Why must we kill? Why pay people large sums of money to hurt each other in the ring? And what about the flip side? After great Hector is killed and dragged for days around the city, he is restored physically by a deity, but remains dead. From this there comes serenity, expectancy we experience only those few times in our lives when our heroes die.

And what is glory? Is killing glory? Is winning glory? Tina Packer writes in her fine book, Women of Will, that the only way the warring factions in Romeo and Juliet’s story could be placated was by youthful deaths. Death, the imperative.  Does Achilles achieve some kind of glory killing Hector? Or is he simply avenging the loss of Patroclus? I am trying to say that there is a force that death emanates. The most moving act in An Iliad at Shakespeare and Company on Saturday was the pleading done by old Priam, begging for his son’s body to be no further mutilated. Wonderfully, the god/man Achilles says yes. We then hear that Hector’s body, for days dragged, is restored in some way, physically, but with a deep spirituality coming from it. The play becomes quiet. It is much like the gentle aria at the end of Bach’s St. Matthew Passion which intimates a resurrection, but only intimates. In the case of Hector we don’t see a resurrection, only a few days to bury the hero properly, the pyre changing to ashes. But in those days there comes a rest, a rest from death’s imperative.

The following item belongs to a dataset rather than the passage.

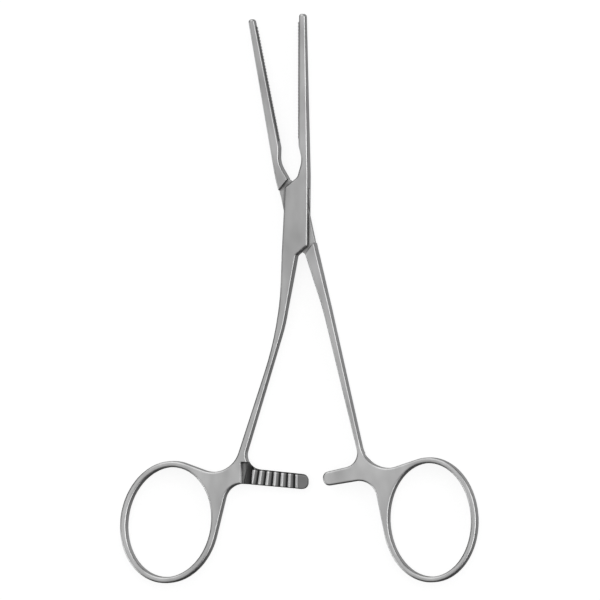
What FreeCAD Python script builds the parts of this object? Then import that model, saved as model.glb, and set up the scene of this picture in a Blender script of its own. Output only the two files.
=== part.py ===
import FreeCAD, Part
import math
import os

import Sketcher
from FreeCAD import Placement, Rotation, Vector

# Straight atraumatic clamp with a box lock, two finger rings and a ratchet.
# Millimetres. The pin axis is the Z axis. The clamp lies flat: +Y points to the jaw tips,
# +X to the side of the jaw that grows from the box, and Z = 0 is the back of the box.
# Each half is drawn with the jaws parallel, and the tongue half is then turned open.
# The sketches lie in the mid-plane, and each body is raised by half the lock's depth.

DRIVING = [
    # Depths, measured along the pin
    ("lock_depth", 4.4),
    ("tongue_depth", 1.6),
    ("tongue_side_clearance", 0.05),
    ("handle_depth", 3.8),
    ("jaw_tip_depth", 2.9),
    ("taper_start", 11.0),
    ("ramp_start", -10.5),
    ("ramp_end", -24.0),
    ("rim_radius", 0.55),
    # Opening of the jaws as they lie, and the turn from there to the closed stop
    ("open_angle", 11.4),
    ("closing_angle", 12.0),
    # Pin
    ("pin_radius", 1.1),
    ("pin_clearance", 0.03),
    # Jaws
    ("jaw_length", 50.0),
    ("jaw_root_y", 10.0),
    ("jaw_root_radius", 40.0),
    ("box_jaw_root_x", 2.96),
    ("box_jaw_tip_x", 2.13),
    ("box_face_x", 0.58),
    ("tongue_jaw_root_x", 3.3),
    ("tongue_jaw_tip_x", 2.43),
    ("tongue_face_x", 0.93),
    ("tip_round", 0.76),
    ("tip_inner_round", 0.69),
    ("face_start", 17.6),
    ("face_start_radius", 1.2),
    ("throat_recess", 0.87),
    ("throat_y", 13.9),
    ("throat_radius", 6.0),
    ("throat_lip_x", 0.3),
    ("throat_lip_radius", 2.0),
    # Cross-toothed rows on the jaw faces
    ("row_height", 0.35),
    ("row_width", 0.5),
    ("row_spacing", 0.62),
    ("row_tooth_pitch", 0.8),
    ("row_tooth_depth", 0.2),
    ("face_end_margin", 1.6),
    # Box lock
    ("box_half_width", 2.8),
    ("plate_corner_y", 7.15),
    ("lock_slope", 40.0),
    ("lock_gap", 0.3),
    ("box_notch_x", -0.1),
    ("tongue_notch_x", 0.4),
    ("notch_radius", 0.8),
    ("slot_wall_slope", 42.0),
    ("slot_wall_distance", 7.1),
    ("tongue_half_width", 2.95),
    ("tongue_end_gap", 0.25),
    ("tongue_neck_y", 5.0),
    ("tongue_neck_radius", 20.0),
    # Finger rings
    ("box_ring_x", -32.27),
    ("box_ring_drop", 10.67),
    ("box_ring_tilt", 9.7),
    ("box_ring_half_width", 10.67),
    ("box_ring_half_length", 13.65),
    ("box_ring_wire", 1.5),
    ("tongue_ring_x", 18.08),
    ("tongue_ring_drop", 15.09),
    ("tongue_ring_tilt", 8.9),
    ("tongue_ring_half_width", 10.36),
    ("tongue_ring_half_length", 13.98),
    ("tongue_ring_wire", 1.4),
    # Shank of the box half
    ("shank_top_radius", 30.0),
    ("box_shank_top_x", -3.63),
    ("box_shank_top_y", -9.0),
    ("box_shank_bend_y", -27.0),
    ("box_shank_outer_bend_x", -4.3),
    ("box_shank_outer_radius", 85.0),
    ("box_shank_inner_bend_x", -3.33),
    ("box_shank_inner_radius", 40.0),
    ("box_foot_x", -16.85),
    ("box_foot_drop", 0.25),
    # Shank of the tongue half
    ("tongue_shank_top_x", 3.2),
    ("tongue_shank_top_y", -9.0),
    ("tongue_shank_bend_y", -23.5),
    ("tongue_shank_outer_bend_x", 3.78),
    ("tongue_shank_outer_radius", 100.0),
    ("tongue_shank_inner_bend_x", 2.0),
    ("tongue_shank_inner_radius", 100.0),
    ("tongue_foot_x", 4.85),
    ("tongue_foot_drop", 1.5),
    # Webs between shank, ring and ratchet bar
    ("foot_radius", 6.8),
    ("web_radius", 4.5),
    ("armpit_radius", 3.6),
    ("box_armpit_x", -13.95),
    ("box_web_x", -17.3),
    ("tongue_armpit_x", 3.7),
    ("tongue_web_x", 6.2),
    # Ratchet bars
    ("bar_radius", 64.7),
    ("box_bar_lift", 0.2),
    ("box_bar_root_width", 4.0),
    ("box_bar_tip_width", 3.7),
    ("box_bar_tip_x", 2.5),
    ("box_bar_slope", -5.3),
    ("tongue_bar_lift", -0.2),
    ("tongue_bar_root_width", 4.1),
    ("tongue_bar_tip_width", 3.4),
    ("tongue_bar_tip_x", -6.2),
    ("tongue_bar_slope", -0.5),
    ("bar_end_round", 1.55),
    ("lap_gap", 0.08),
    ("lap_height", 8.4),
    ("lap_reach", 18.0),
    ("scoop_radius", 2.36),
    ("box_scoop_x", -14.05),
    ("tongue_scoop_x", 5.7),
    ("tooth_count", 7),
    ("tongue_tooth_count", 4),
    ("tooth_pitch", 1.84),
    ("tooth_depth", 0.6),
    ("tooth_lean", 0.45),
    ("box_first_tooth_x", -11.2),
]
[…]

Michael F. Toomey told the story in an almost gentle way, reaching a kind of fury only in his last catalogue of wars, and then subsiding. There was a relaxation in his way that spoke to the serenity that follows horror. The most poignant part of the story we only hear narrated, when Andromache’s son must be thrown over the parapet. This terrible moment is depicted stunningly in the first part of Berlioz’s The Trojans, where the boy and his mother have their separation forever whispered by a clarinet, which fades away into silence while the actors on stage become pantomime artists. Never a word is sung. This again shows to me that there is some quotient of serenity in a heroic death. The death becomes almost an accomplishment, a performance completed, an energy too great to be contained, or even sounded. Toomey’s performance had this.

Gregory Boover’s sounds greatly enhanced the story-telling. Never intrusive, he remained always a major player. This was really a tour-de-force for Michael Toomey, and his gentleness was the most truthful thing of all.